Hexenverfolgung im Landkreis per App erlebbar
"Wie wird aus einer normalen Hausfrau eine Hexe?" - 270 Menschen starben
Fotos: Hannes Mayer
11.04.2025 / FULDA -
60.000 Opfer in ganz Europa und 270 in Fulda - so viele Menschen wurden wegen angeblicher Hexerei unschuldig hingerichtet. Unter den meist weiblichen Hingerichteten war auch Merga Bien. Heimatforscherin Ingrid Möller-Münch hat sich besonders mit dem Leben der Merga Bien beschäftigt und so stellte sie sich sehr bald die Frage: "Wie wird aus einer normalen Hausfrau eine Hexe?"
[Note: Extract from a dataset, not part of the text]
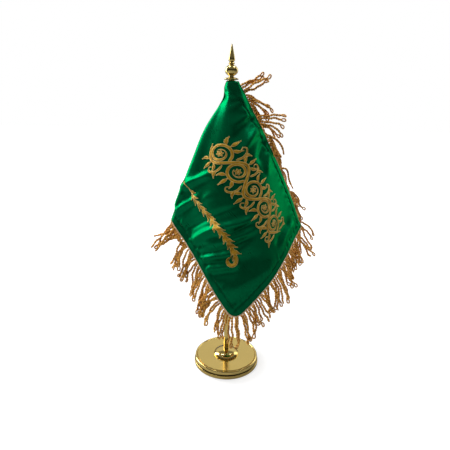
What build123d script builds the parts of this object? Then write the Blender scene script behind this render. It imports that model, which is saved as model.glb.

270 Menschen, darunter zwei Männer, fielen in den Jahren von 1600 bis 1606 der Hexenverbrennung im Landkreis Fulda zum Opfer. Jetzt soll all das mehr Aufmerksamkeit bekommen. Eine neue digitale Tour in der App "doyo" lädt ein, sich auf eine interaktive Zeitreise zu den historischen Orten zu begeben. "Es war uns ein Anliegen, dass jeder jederzeit mit der 'doyo'-App an einer Führung teilnehmen kann", sagte Katharina Roßbach, Frauen- und Gleichstellungsbeauftragte der Stadt Fulda. So wurde am Donnerstagnachmittag die neue Tour im Stadtschloss vorgestellt.
Eine digitale Gedenkstätte für alle Opfer der Hexenverfolgung
Besonders Ingrid Möller-Münch befasste sich mit alten Schriften, rund um den Prozess der Merga Bien. "Geschichte und Frauen waren schon immer ein interessantes Thema und so bin ich auch auf die Hexenverfolgung aufmerksam geworden. Unsere weibliche Geschichte wird nur von uns Frauen geschrieben" Merga Bien ist rund um Fulda ein Begriff, da ihre Prozessakten leider die einzigen sind, die erhalten geblieben sind. "Man hat eine bestimmte Vorstellung von alt und bucklig, aber im Grunde war sie eine normale Hausfrau. Da frage ich mich: Wie wird aus einer normalen Hausfrau eine Hexe?" Tour zum Wohnhaus der Merga Bien
"Für Menschen, die auf eigene Faust die Geschichte kennenlernen wollen, gibt es 'doyo'", sagte Sebastian Brähler, Geschäftsführer und Mitgründer von "Kaleidos:code". In der 90-minütigen digitalen Tour kann man neun verschiedene Standorte erleben, die alle mit dem Leben der Merga Bien verknüpft sind. So geht es beispielsweise vom Wohnhaus in der Löherstraße zum damaligen Gefängnis und dem Ort der Hexenverbrennungen. "Mit den illustrativen Charakteren soll eine gewisse Distanz aufgebaut werden, da nicht alles genauso passiert ist. Auch unsere Dialoge sind ein fiktives, nicht belegtes Mittel, um die Geschichte lebendig zu machen. Die Eckdaten passen aber selbstverständlich zu den historischen Daten", so Brähler. Er spricht allerdings eine persönliche Altersempfehlung aus: "Wir zeigen zwar keine brutalen Szenen, behandeln aber sensible Themen. Deshalb empfehlen wir die Tour ab zwölf Jahren."